CAD and scene scripts
====

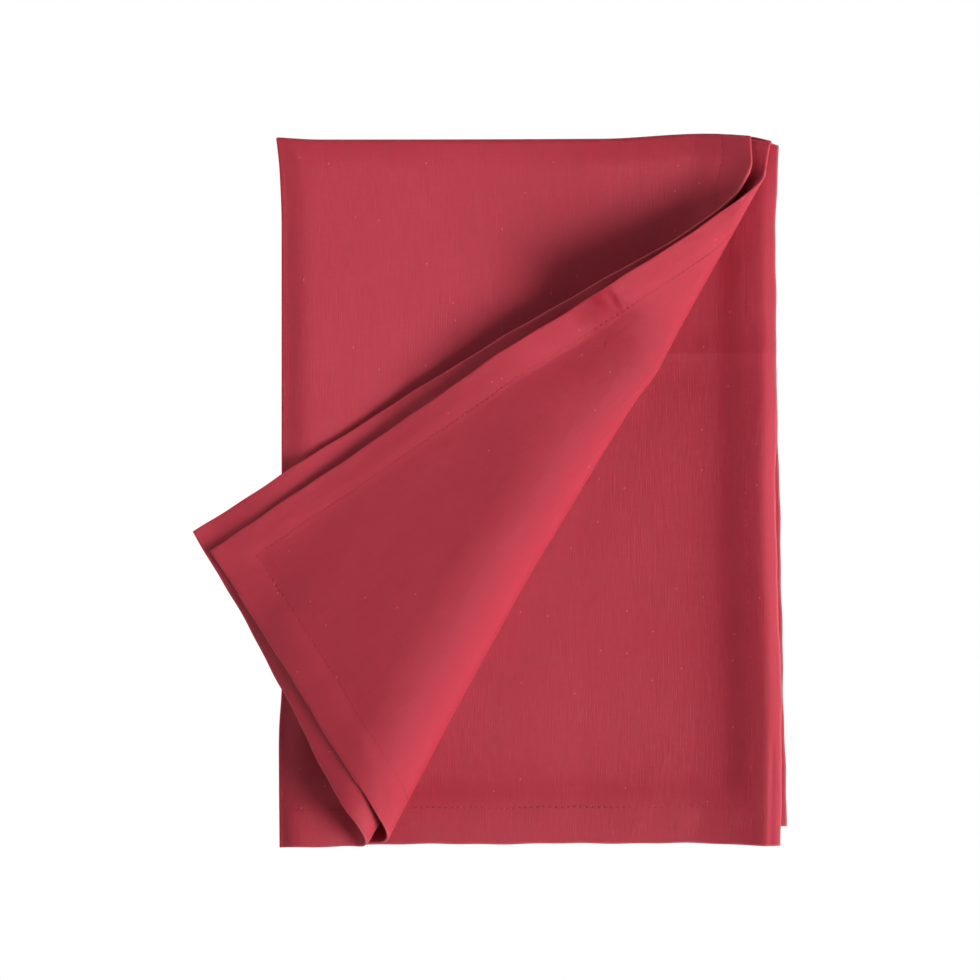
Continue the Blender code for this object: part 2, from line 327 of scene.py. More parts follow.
def roll_section(roll, layers_between, out, down):
    """The cloth's path over the roll: its new place across the crease, its rise and its tilt."""
    columns = (smooth(down, roll["along"], roll[name]) for name in ROLL_COLUMNS[1:])
    outline, turn, under_width, under_height, over_width, over_height, fall = columns
    start = outline - under_width
    crown = outline - over_width
    under_length = quarter_length(under_width, under_height)
    path = under_length + quarter_length(over_width, over_height)
    run = (out - start) * path / (2 * turn - start - crown)
    under_x, under_z, under_tilt = quarter_turn(under_width, under_height, run)
    over_x, over_z, over_tilt = quarter_turn(over_width, over_height, path - run)
    crown_height = under_height + over_height
    rest_height = layers_between * LAYER_PITCH
    sink = crown_height - rest_height
    flap_x = 2 * turn - out
    height, slope = even_fall((crown - flap_x) / fall)
    flap_z = rest_height + sink * height
    flap_tilt = math.pi + np.arctan(sink / fall * slope)
    stages = (run <= 0, run <= under_length, run <= path)
    place_out = np.select(stages, (out, start + under_x, crown + over_x), flap_x)
    rise = np.select(stages, (0 * out, under_z, crown_height - over_z), flap_z)
    tilt = np.select(stages, (0 * out, under_tilt, math.pi - over_tilt), flap_tilt)
    return place_out, rise, tilt, run > path


def droop(x):
    """How far the turned corner sinks where it reaches past the stack's left edge."""
    return TIP_DROP * ease(TIP_DROP_START, TIP_DROP_END, x)


def stack_lift(x, y):
    """How much higher the third layer and all above it lie, for the hems under them."""
    inward = np.minimum(from_right_hem(x, y), from_bottom_hem(x, y) + LONG_HEM - SHORT_HEM)
    return THIRD_HEM_ROOM * ease(LONG_HEM + HEM_RAMP, LONG_HEM - 1, inward)


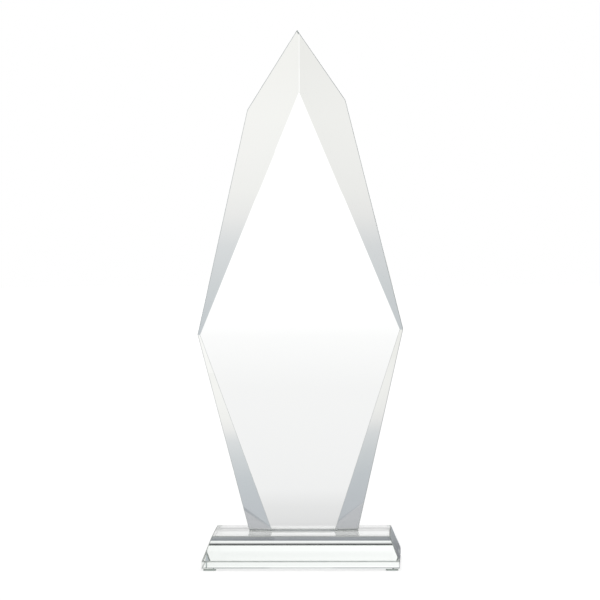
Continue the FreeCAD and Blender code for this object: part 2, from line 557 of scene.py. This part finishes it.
def make_light():
    """Soft light from all round, brightest to the front and back and darker above."""
    world = bpy.data.worlds.new("studio")
    bpy.context.scene.world = world
    world.use_nodes = True
    tree = world.node_tree
    direction = add(tree, "ShaderNodeTexCoord").outputs["Generated"]
    x, _, z = split_axes(tree, direction)
    level = ramp(tree, math_node(tree, "ABSOLUTE", x), WORLD_ACROSS)
    level = mix_colours(tree, 1.0, level, tilt_colour(tree, x), "MULTIPLY")
    level = mix_colours(tree, 1.0, level, ramp(tree, z, WORLD_UP), "MULTIPLY")
    tree.links.new(level, tree.nodes["Background"].inputs["Color"])


def make_camera():
    """The camera, at its fitted place, lean and lens."""
    azimuth, elevation, roll = (
        math.radians(a) for a in (CAMERA_AZIMUTH, CAMERA_ELEVATION, CAMERA_ROLL)
    )
    flat = math.cos(elevation)
    back = Vector((math.sin(azimuth) * flat, -math.cos(azimuth) * flat, math.sin(elevation)))
    level = (-back).cross(Vector((0, 0, 1))).normalized()
    upright = level.cross(-back)
    right = math.cos(roll) * level + math.sin(roll) * upright
    up = math.cos(roll) * upright - math.sin(roll) * level
    data = bpy.data.cameras.new("camera")
    data.sensor_width = SENSOR_WIDTH
    data.lens = CAMERA_LENS
    camera = bpy.data.objects.new("camera", data)
    bpy.context.scene.collection.objects.link(camera)
    axes = Matrix((right, up, back)).transposed().to_4x4()
    camera.matrix_world = Matrix.Translation(CAMERA_TARGET + CAMERA_DISTANCE * back) @ axes
    bpy.context.scene.camera = camera


def make_adhesive(outline):
    """The cured film between blade and base, with its squeezed-out rounded rim."""
    low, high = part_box("adhesive_bond")
    bottom = low.z + CONTACT_GAP
    top = high.z - CONTACT_GAP
    middle = Vector(((low.x + high.x) / 2, (low.y + high.y) / 2))
    bm = bmesh.new()
    rings = []
    for outward, share in RESIN_RIM:
        ring = []
        for x, y in outline:
            away = (Vector((x, y)) - middle).normalized() * outward * MM
            ring.append(bm.verts.new((x + away.x, y + away.y, bottom + (top - bottom) * share)))
        rings.append(ring)
    for upper, lower in zip(rings, rings[1:]):
        for k in range(len(outline)):
            after = (k + 1) % len(outline)
            bm.faces.new((upper[k], lower[k], lower[after], upper[after]))
    bm.faces.new(rings[0])
    bm.faces.new(rings[-1][::-1])
    bmesh.ops.recalc_face_normals(bm, faces=bm.faces)
    mesh = bpy.data.meshes.new("adhesive_film")
    bm.to_mesh(mesh)
    bm.free()
    film = link("adhesive_film", mesh)
    mesh.materials.append(resin_material())
    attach(film, "root")
    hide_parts("adhesive_bond")


def soften_pad(name):
    """Rounds a bumper pad's moulded edges and leaves it a hair clear of the glass."""
    weld = nodes[name].modifiers.new("weld", "WELD")
    weld.merge_threshold = PAD_WELD
    bevel = nodes[name].modifiers.new("round_edges", "BEVEL")
    bevel.width = PAD_ROUNDING
    bevel.segments = PAD_ROUNDING_SEGMENTS
    bevel.limit_method = "ANGLE"
    bevel.angle_limit = PAD_SHARPEST
    shrink = nodes[name].modifiers.new("shrink", "DISPLACE")
    shrink.strength = -CONTACT_GAP
    shrink.mid_level = 0.0


def make_award():
    """Materials for the CAD pieces, and the adhesive's finer mesh."""
    outline = bond_outline()
    low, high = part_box("adhesive_bond")
    blade = glass_material(
        "crystal", "crystal_blade", BLADE_SATIN_LEANS, BLADE_SATIN_SHADE, outline, high.z
    )
    dress("crystal_blade", blade)
    base = glass_material(
        "base_glass", "base_block", BASE_SATIN_LEANS, BASE_SATIN_SHADE, outline, low.z
    )
    dress("base_block", base)
    pad = pad_material()
    for name in sorted(nodes):
        if name.startswith("bumper_pad"):
            dress(name, pad)
            soften_pad(name)
    make_adhesive(outline)


def set_view():
    """A plain display transform, and enough bounces for light to cross the glass."""
    scene = bpy.context.scene
    scene.view_settings.view_transform = "Standard"
    scene.cycles.max_bounces = MOST_BOUNCES
    scene.cycles.transmission_bounces = MOST_BOUNCES
    scene.cycles.glossy_bounces = MOST_GLOSSY_BOUNCES


make_camera()
make_award()
make_floor()
make_board()
make_backdrop()
make_light()
set_view()

bpy.context.view_layer.update()
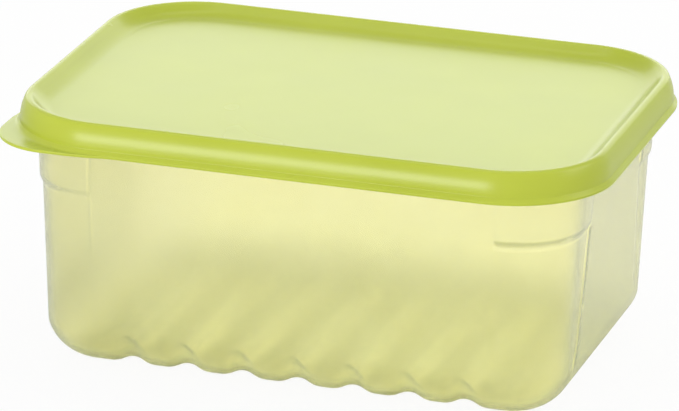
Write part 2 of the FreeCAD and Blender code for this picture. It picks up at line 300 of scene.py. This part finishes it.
def makeLid():
    halfX, halfY = lidHigh.x, lidHigh.y
    cornerX, cornerY = halfX - lid["corner"], halfY - lid["corner"]
    xs = bothSides(spread([0, 45, cornerX], [12, 16]))   # closer where the tab leaves the lip
    ys = bothSides(spread([0, 30, cornerY], [10, 6]))
    foot, out = loopOf(xs, ys, lid["turns"])

    # how far the tab stands out past the lip, along each outward direction
    def tabReach():
        (sideStart, sideFull), (frontStart, frontFull) = lid["tabSide"], lid["tabFront"]
        lap, r = lid["tabLap"], lid["tabCorner"]
        edgeX, edgeY = lidLow.x, lidLow.y
        planes = [((edgeX, 0), (edgeX, -1)), ((-1, edgeY), (0, edgeY)),
                  ((lap - halfX, -sideStart), (edgeX, -sideFull)),
                  ((-frontFull, edgeY), (-frontStart, lap - halfY))]
        far = 1000.0
        reach = np.full(len(foot), far)
        for start, end in planes:
            along = np.array(end) - start
            normal = np.array([along[1], -along[0]]) / np.linalg.norm(along)
            toward = np.maximum(out @ normal, hair)
            gap = (np.array(start) - foot) @ normal
            reach = np.minimum(reach, np.where(toward > hair, gap / toward, far))
        centre = np.array([edgeX + r, edgeY + r])
        tip = foot + out * reach[:, None]
        there = (tip < centre).all(axis=1)
        away = foot - centre
        along = (away * out).sum(axis=1)
        arc = -along + np.sqrt(np.maximum(along ** 2 - (away ** 2).sum(axis=1) + r * r, 0))
        reach = np.where(there, np.minimum(arc, reach), reach)
        reach = np.where((foot[:, 0] < 0) & (foot[:, 1] < 0) & (reach < far / 2), reach, 0)
        return -softMin(lid["corner"] - reach, 0, lid["tabSoft"])

    tab = tabReach()
    hasTab = smooth(tab / lid["tabEase"])

    slope, inner = math.radians(lid["skirtSlope"]), math.radians(lid["innerSlope"])
    facing = [np.array([-math.cos(slope), math.sin(slope)]),
              np.array([math.sin(inner), math.cos(inner)])]
    bisector = (facing[0] + facing[1]) / np.linalg.norm(facing[0] + facing[1])
    crest = np.array([lid["crestIn"], lid["crestUp"]])
    wall = lid["wall"]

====

__Exercise__
Above are the lines; repeat exactly the ones from the line containing "Continue the FreeCAD" down to the line containing "bpy.context.scene.camera = camera", both inclusive.

__Written solution__
Continue the FreeCAD and Blender code for this object: part 2, from line 557 of scene.py. This part finishes it.
def make_light():
    """Soft light from all round, brightest to the front and back and darker above."""
    world = bpy.data.worlds.new("studio")
    bpy.context.scene.world = world
    world.use_nodes = True
    tree = world.node_tree
    direction = add(tree, "ShaderNodeTexCoord").outputs["Generated"]
    x, _, z = split_axes(tree, direction)
    level = ramp(tree, math_node(tree, "ABSOLUTE", x), WORLD_ACROSS)
    level = mix_colours(tree, 1.0, level, tilt_colour(tree, x), "MULTIPLY")
    level = mix_colours(tree, 1.0, level, ramp(tree, z, WORLD_UP), "MULTIPLY")
    tree.links.new(level, tree.nodes["Background"].inputs["Color"])


def make_camera():
    """The camera, at its fitted place, lean and lens."""
    azimuth, elevation, roll = (
        math.radians(a) for a in (CAMERA_AZIMUTH, CAMERA_ELEVATION, CAMERA_ROLL)
    )
    flat = math.cos(elevation)
    back = Vector((math.sin(azimuth) * flat, -math.cos(azimuth) * flat, math.sin(elevation)))
    level = (-back).cross(Vector((0, 0, 1))).normalized()
    upright = level.cross(-back)
    right = math.cos(roll) * level + math.sin(roll) * upright
    up = math.cos(roll) * upright - math.sin(roll) * level
    data = bpy.data.cameras.new("camera")
    data.sensor_width = SENSOR_WIDTH
    data.lens = CAMERA_LENS
    camera = bpy.data.objects.new("camera", data)
    bpy.context.scene.collection.objects.link(camera)
    axes = Matrix((right, up, back)).transposed().to_4x4()
    camera.matrix_world = Matrix.Translation(CAMERA_TARGET + CAMERA_DISTANCE * back) @ axes
    bpy.context.scene.camera = camera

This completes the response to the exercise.